Stated task: From the first line of the data through the line containing "foot_w = 5; // [3:0.5:8]", return each line exactly.

^^^^

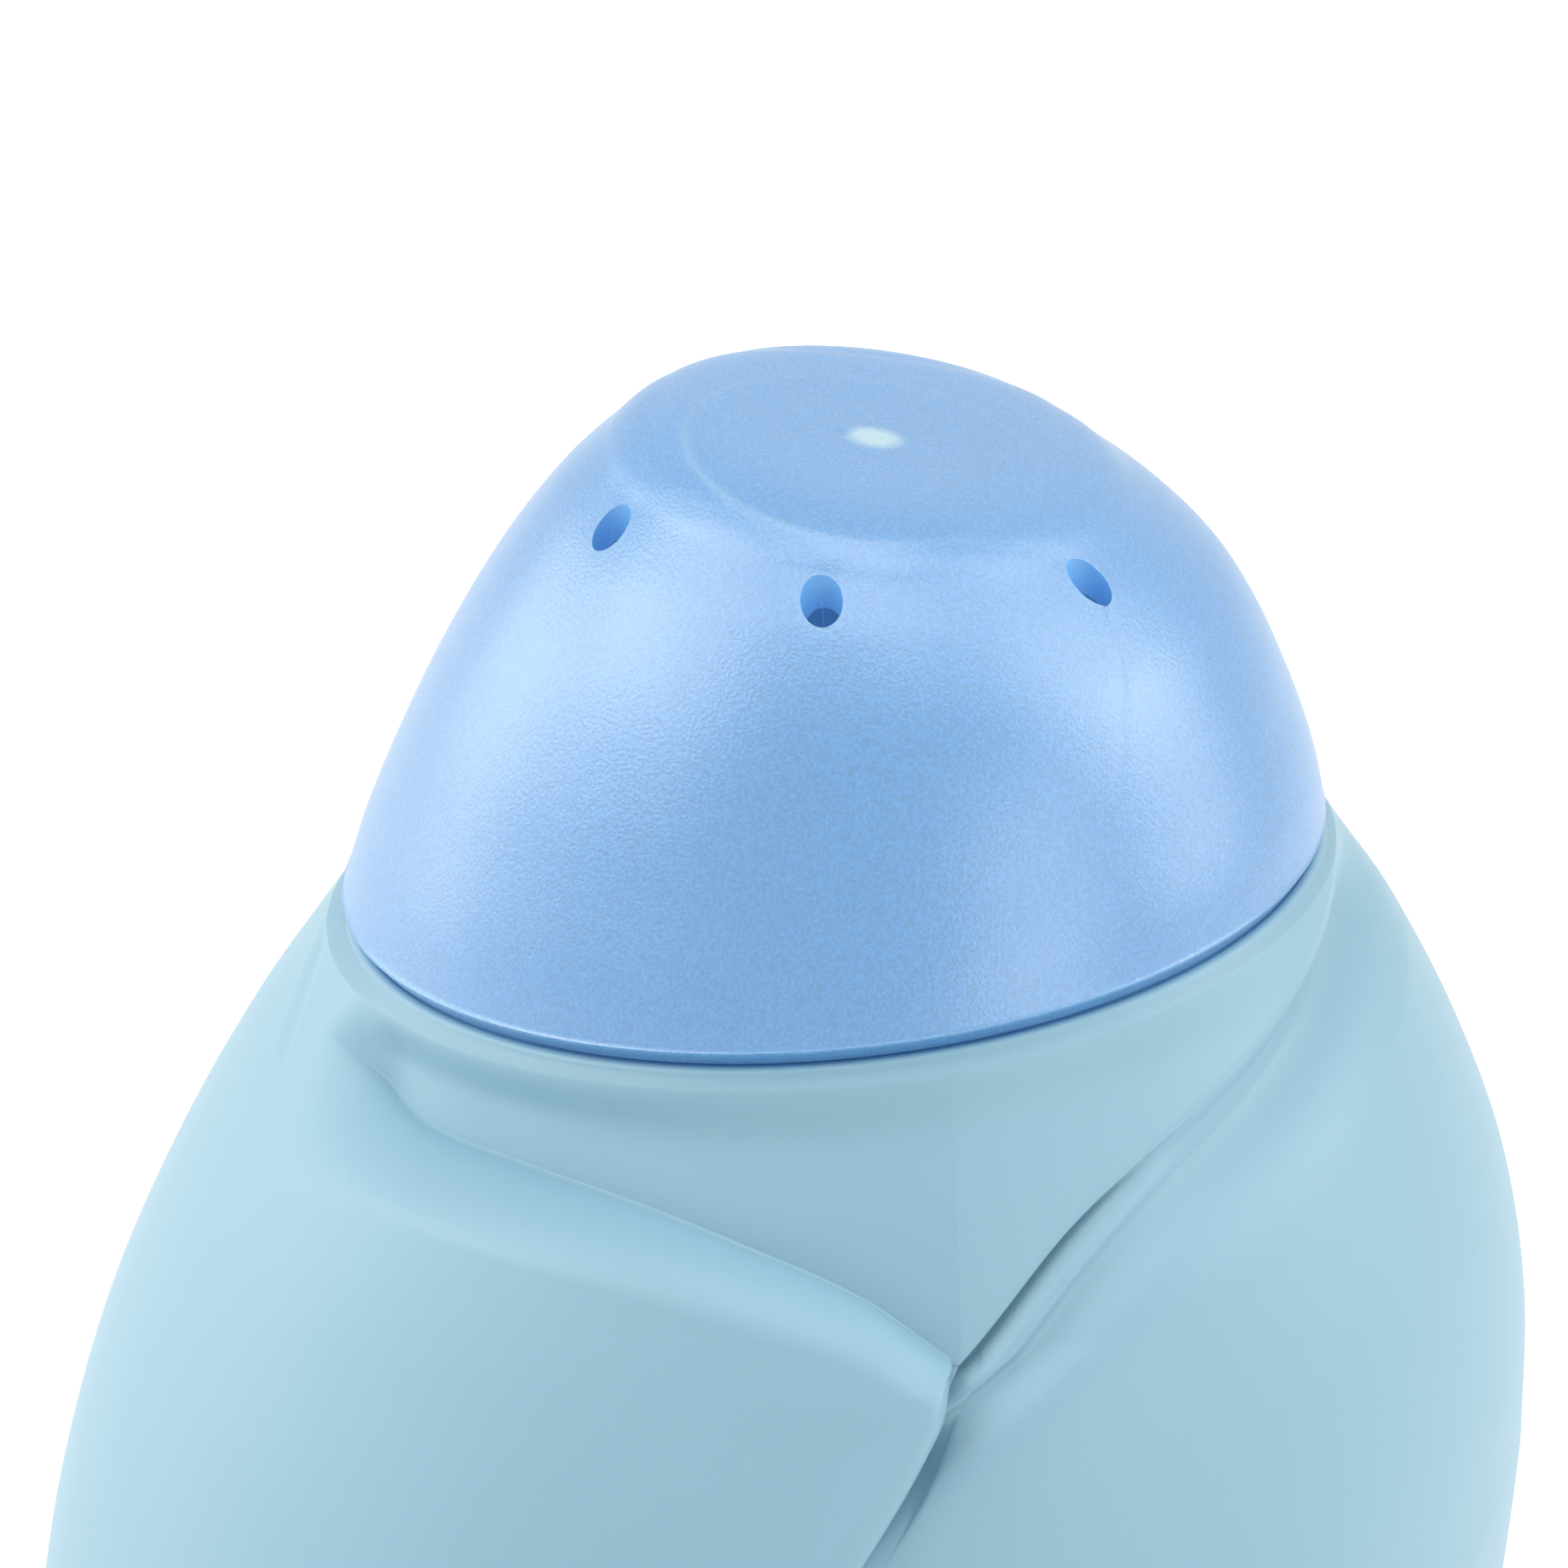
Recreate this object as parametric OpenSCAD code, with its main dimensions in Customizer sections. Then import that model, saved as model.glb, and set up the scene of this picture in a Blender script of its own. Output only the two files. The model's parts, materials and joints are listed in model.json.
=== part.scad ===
// Soft baby bottle: a squeezable silicone body with a swaddle-like wrap in
// relief, a rigid neck insert, a screw collar, a teat and a vented dome cap.
// The neck leans sideways, so the seam between cap and body is slanted while
// the foot and the top of the cap stay level.
// Origin: centre of the foot, on the surface that the bottle stands on. +Z is up.
// The collar, the teat and the cap all share the leaning neck axis.

/* [Body] */
// Height of the seam's centre above the foot
seam_h = 80; // [74:0.5:96]
// Diameter of the body at its widest ring
belly_d = 85.6; // [82:0.2:94]
// Height of the widest ring's centre
belly_h = 34.6; // [30:0.2:40]
// How far the widest ring leans sideways, in degrees
belly_lean = 16.5; // [8:0.5:18]
// Diameter of the flat foot
foot_d = 60; // [48:1:66]
// Thickness of the silicone wall
wall = 3.2; // [2.4:0.1:4]
// Thickness of the floor
floor_t = 4.5; // [3.5:0.1:6]
// Height of the hollow under the floor
foot_rise = 1.2; // [0.6:0.1:2]
// Width of the ring that the bottle stands on
foot_w = 5; // [3:0.5:8]

/* [Swaddle wrap] */
// How far the left flap stands proud
flap_h = 1.75; // [0.8:0.05:2.2]
// Radius of the flap's rounded upper edge
flap_round = 2.2; // [1.2:0.1:3]
// How far the right panel stands proud
panel_h = 0.8; // [0.4:0.1:1.2]
// Depth of the fold between the chest panel and the right panel
fold_depth = 1.1; // [0.6:0.1:1.3]
// Depth of the chest panel's pocket at its left end
pocket_depth = 1.7; // [1:0.1:2]
// Direction of the point of the V neckline, in degrees round the body
v_angle = -74.5; // [-100:0.5:-60]
// Depth of the V neckline below the band under the rim
v_drop = 12; // [8:0.1:14]
// Width of the plain band between the rim and the wrap
rim_band = 4.6; // [4:0.1:6]
// How far the flap's free edge swings back towards the foot, in degrees
hem_swing = 37; // [20:1:60]

/* [Neck] */
// How far the neck axis leans to the left, in degrees
neck_lean = 10.2; // [4:0.2:11]
// Bore of the mouth
mouth_d = 37; // [32:0.5:37.5]
// Wall of the neck insert
neck_t = 1.7; // [1.4:0.1:1.9]
// Height of the neck insert above the seam
neck_rise = 4.6; // [4:0.1:5]
// Depth of the neck insert below the seam
neck_depth = 9.2; // [8.6:0.1:11]
// How far the flange of the insert reaches into the silicone
flange_reach = 4.2; // [3:0.1:5]
// Thickness of the insert's flange
flange_t = 2.2; // [1.6:0.1:2.6]
// Depth of the insert's flange below the seam
flange_depth = 5.4; // [5:0.1:6]

/* [Rim] */
// Depth of the groove that the cap's skirt stands in
groove_depth = 2.8; // [2.5:0.1:3.2]
// Depth of the silicone rim's edge below the seam
rim_gap = 1.15; // [0.95:0.05:1.4]
// Width of the silicone rim beside the skirt
lip_w = 0.75; // [0.6:0.05:1]

/* [Collar] */
// Thickness of the collar's wall
collar_t = 2.8; // [2.4:0.1:3]
// Height of the collar above the seam
collar_rise = 7.7; // [7:0.1:8.4]
// Thickness of the collar's inward lip
collar_lip_t = 1.6; // [1.2:0.1:2]
// Diameter of the hole that the teat stands in
collar_hole_d = 30; // [26:0.5:31]
// Number of grip ribs on the collar
rib_count = 30; // [12:1:40]
// Height of the grip ribs
rib_h = 0.5; // [0.3:0.05:0.6]

/* [Teat] */
// Thickness of the teat's wall
teat_t = 1.6; // [1.2:0.1:2]
// Thickness of the teat's sealing flange
teat_flange_t = 1.3; // [1:0.1:1.6]
// Height of the teat's tip above the seam
teat_rise = 22.6; // [20:0.1:23]
// Diameter of the nipple at its bulb
nipple_d = 11.2; // [9:0.1:13]

/* [Cap] */
// Diameter of the cap's rim
cap_d = 57; // [56:0.2:61]
// Height of the cap's top above the centre of the seam
cap_rise = 26.5; // [25.8:0.1:30]
// Thickness of the cap's wall
cap_t = 1.5; // [1.2:0.1:1.8]
// How far the cap's edge overhangs its skirt
cap_step = 1.1; // [0.8:0.1:1.3]
// Height of the chamfer under the cap's edge
cap_chamfer = 0.85; // [0.5:0.05:0.9]
// Diameter of the vent holes
vent_d = 2.4; // [2:0.1:3]
// Distance of the vent holes from the cap's centre
vent_r = 16.6; // [15:0.1:17]

/* [Fit] */
// Clearance between parts that slide or turn on each other
slide_gap = 0.3; // [0.2:0.05:0.4]
// Clearance between a part and the seat that it rests on
seat_gap = 0.1; // [0.05:0.05:0.2]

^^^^

Result below:
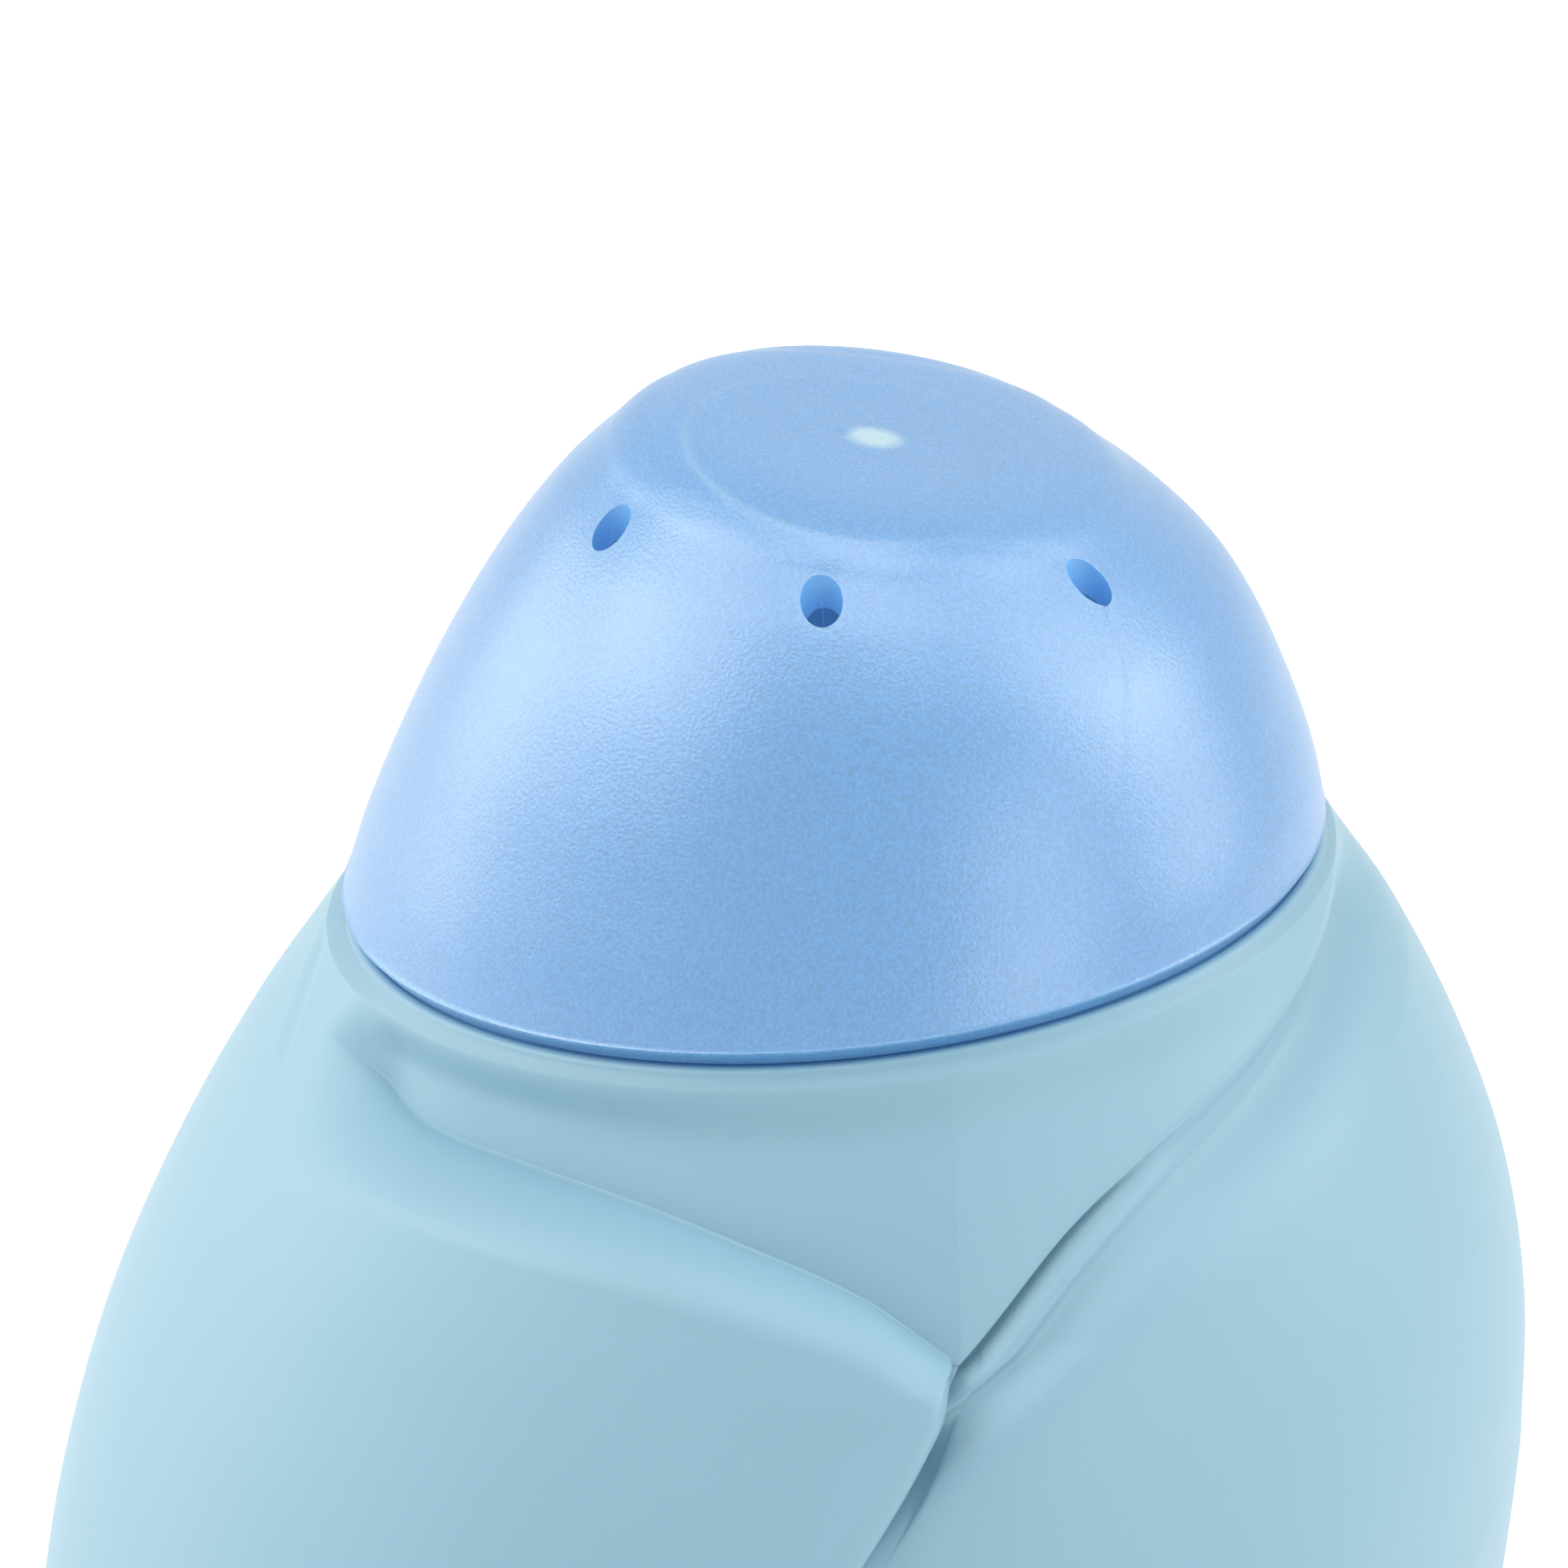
Recreate this object as parametric OpenSCAD code, with its main dimensions in Customizer sections. Then import that model, saved as model.glb, and set up the scene of this picture in a Blender script of its own. Output only the two files. The model's parts, materials and joints are listed in model.json.
=== part.scad ===
// Soft baby bottle: a squeezable silicone body with a swaddle-like wrap in
// relief, a rigid neck insert, a screw collar, a teat and a vented dome cap.
// The neck leans sideways, so the seam between cap and body is slanted while
// the foot and the top of the cap stay level.
// Origin: centre of the foot, on the surface that the bottle stands on. +Z is up.
// The collar, the teat and the cap all share the leaning neck axis.

/* [Body] */
// Height of the seam's centre above the foot
seam_h = 80; // [74:0.5:96]
// Diameter of the body at its widest ring
belly_d = 85.6; // [82:0.2:94]
// Height of the widest ring's centre
belly_h = 34.6; // [30:0.2:40]
// How far the widest ring leans sideways, in degrees
belly_lean = 16.5; // [8:0.5:18]
// Diameter of the flat foot
foot_d = 60; // [48:1:66]
// Thickness of the silicone wall
wall = 3.2; // [2.4:0.1:4]
// Thickness of the floor
floor_t = 4.5; // [3.5:0.1:6]
// Height of the hollow under the floor
foot_rise = 1.2; // [0.6:0.1:2]
// Width of the ring that the bottle stands on
foot_w = 5; // [3:0.5:8]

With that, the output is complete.